### What the exercise asks
Make an exact copy of the listing below.

### Raw data
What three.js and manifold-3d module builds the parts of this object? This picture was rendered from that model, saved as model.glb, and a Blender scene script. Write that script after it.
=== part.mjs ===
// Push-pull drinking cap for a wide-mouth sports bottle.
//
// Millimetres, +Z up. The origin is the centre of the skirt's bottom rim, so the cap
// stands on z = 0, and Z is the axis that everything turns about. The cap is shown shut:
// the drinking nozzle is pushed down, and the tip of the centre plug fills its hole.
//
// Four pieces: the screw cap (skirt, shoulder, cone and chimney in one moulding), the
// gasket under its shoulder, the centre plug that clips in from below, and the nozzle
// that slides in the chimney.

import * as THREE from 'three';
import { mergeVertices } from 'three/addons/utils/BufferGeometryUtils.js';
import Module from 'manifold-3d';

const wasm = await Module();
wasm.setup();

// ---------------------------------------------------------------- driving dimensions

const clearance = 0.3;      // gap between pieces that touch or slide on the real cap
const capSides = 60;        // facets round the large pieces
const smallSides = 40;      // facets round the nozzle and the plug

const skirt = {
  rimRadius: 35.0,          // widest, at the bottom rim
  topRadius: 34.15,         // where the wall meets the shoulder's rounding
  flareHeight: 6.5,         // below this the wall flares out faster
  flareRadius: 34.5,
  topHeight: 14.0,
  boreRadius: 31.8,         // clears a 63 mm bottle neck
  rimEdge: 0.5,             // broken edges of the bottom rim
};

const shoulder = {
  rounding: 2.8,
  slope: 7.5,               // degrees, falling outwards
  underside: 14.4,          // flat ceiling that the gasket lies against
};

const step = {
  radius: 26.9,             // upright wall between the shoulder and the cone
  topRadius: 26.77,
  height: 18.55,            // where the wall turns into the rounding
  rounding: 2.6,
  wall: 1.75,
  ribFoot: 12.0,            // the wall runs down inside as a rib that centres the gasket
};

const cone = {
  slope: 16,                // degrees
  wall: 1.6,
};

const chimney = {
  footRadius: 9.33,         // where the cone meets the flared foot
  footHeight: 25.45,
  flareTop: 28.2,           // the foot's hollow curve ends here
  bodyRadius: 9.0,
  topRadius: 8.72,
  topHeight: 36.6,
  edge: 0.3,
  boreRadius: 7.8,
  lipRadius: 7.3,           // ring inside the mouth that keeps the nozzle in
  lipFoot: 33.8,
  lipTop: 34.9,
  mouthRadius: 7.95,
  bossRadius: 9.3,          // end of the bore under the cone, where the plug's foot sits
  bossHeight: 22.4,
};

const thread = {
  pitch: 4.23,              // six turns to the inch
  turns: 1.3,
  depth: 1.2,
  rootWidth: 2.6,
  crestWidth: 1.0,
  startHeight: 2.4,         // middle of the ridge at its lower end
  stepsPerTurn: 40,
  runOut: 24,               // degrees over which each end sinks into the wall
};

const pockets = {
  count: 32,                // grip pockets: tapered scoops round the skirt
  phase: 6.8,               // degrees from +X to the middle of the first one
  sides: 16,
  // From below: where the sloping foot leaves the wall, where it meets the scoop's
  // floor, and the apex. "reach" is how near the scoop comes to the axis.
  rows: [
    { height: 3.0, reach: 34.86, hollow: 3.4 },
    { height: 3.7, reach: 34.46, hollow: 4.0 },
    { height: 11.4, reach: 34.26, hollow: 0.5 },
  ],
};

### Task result
What three.js and manifold-3d module builds the parts of this object? This picture was rendered from that model, saved as model.glb, and a Blender scene script. Write that script after it.
=== part.mjs ===
// Push-pull drinking cap for a wide-mouth sports bottle.
//
// Millimetres, +Z up. The origin is the centre of the skirt's bottom rim, so the cap
// stands on z = 0, and Z is the axis that everything turns about. The cap is shown shut:
// the drinking nozzle is pushed down, and the tip of the centre plug fills its hole.
//
// Four pieces: the screw cap (skirt, shoulder, cone and chimney in one moulding), the
// gasket under its shoulder, the centre plug that clips in from below, and the nozzle
// that slides in the chimney.

import * as THREE from 'three';
import { mergeVertices } from 'three/addons/utils/BufferGeometryUtils.js';
import Module from 'manifold-3d';

const wasm = await Module();
wasm.setup();

// ---------------------------------------------------------------- driving dimensions

const clearance = 0.3;      // gap between pieces that touch or slide on the real cap
const capSides = 60;        // facets round the large pieces
const smallSides = 40;      // facets round the nozzle and the plug

const skirt = {
  rimRadius: 35.0,          // widest, at the bottom rim
  topRadius: 34.15,         // where the wall meets the shoulder's rounding
  flareHeight: 6.5,         // below this the wall flares out faster
  flareRadius: 34.5,
  topHeight: 14.0,
  boreRadius: 31.8,         // clears a 63 mm bottle neck
  rimEdge: 0.5,             // broken edges of the bottom rim
};

const shoulder = {
  rounding: 2.8,
  slope: 7.5,               // degrees, falling outwards
  underside: 14.4,          // flat ceiling that the gasket lies against
};

const step = {
  radius: 26.9,             // upright wall between the shoulder and the cone
  topRadius: 26.77,
  height: 18.55,            // where the wall turns into the rounding
  rounding: 2.6,
  wall: 1.75,
  ribFoot: 12.0,            // the wall runs down inside as a rib that centres the gasket
};

const cone = {
  slope: 16,                // degrees
  wall: 1.6,
};

const chimney = {
  footRadius: 9.33,         // where the cone meets the flared foot
  footHeight: 25.45,
  flareTop: 28.2,           // the foot's hollow curve ends here
  bodyRadius: 9.0,
  topRadius: 8.72,
  topHeight: 36.6,
  edge: 0.3,
  boreRadius: 7.8,
  lipRadius: 7.3,           // ring inside the mouth that keeps the nozzle in
  lipFoot: 33.8,
  lipTop: 34.9,
  mouthRadius: 7.95,
  bossRadius: 9.3,          // end of the bore under the cone, where the plug's foot sits
  bossHeight: 22.4,
};

const thread = {
  pitch: 4.23,              // six turns to the inch
  turns: 1.3,
  depth: 1.2,
  rootWidth: 2.6,
  crestWidth: 1.0,
  startHeight: 2.4,         // middle of the ridge at its lower end
  stepsPerTurn: 40,
  runOut: 24,               // degrees over which each end sinks into the wall
};

const pockets = {
  count: 32,                // grip pockets: tapered scoops round the skirt
  phase: 6.8,               // degrees from +X to the middle of the first one
  sides: 16,
  // From below: where the sloping foot leaves the wall, where it meets the scoop's
  // floor, and the apex. "reach" is how near the scoop comes to the axis.
  rows: [
    { height: 3.0, reach: 34.86, hollow: 3.4 },
    { height: 3.7, reach: 34.46, hollow: 4.0 },
    { height: 11.4, reach: 34.26, hollow: 0.5 },
  ],
};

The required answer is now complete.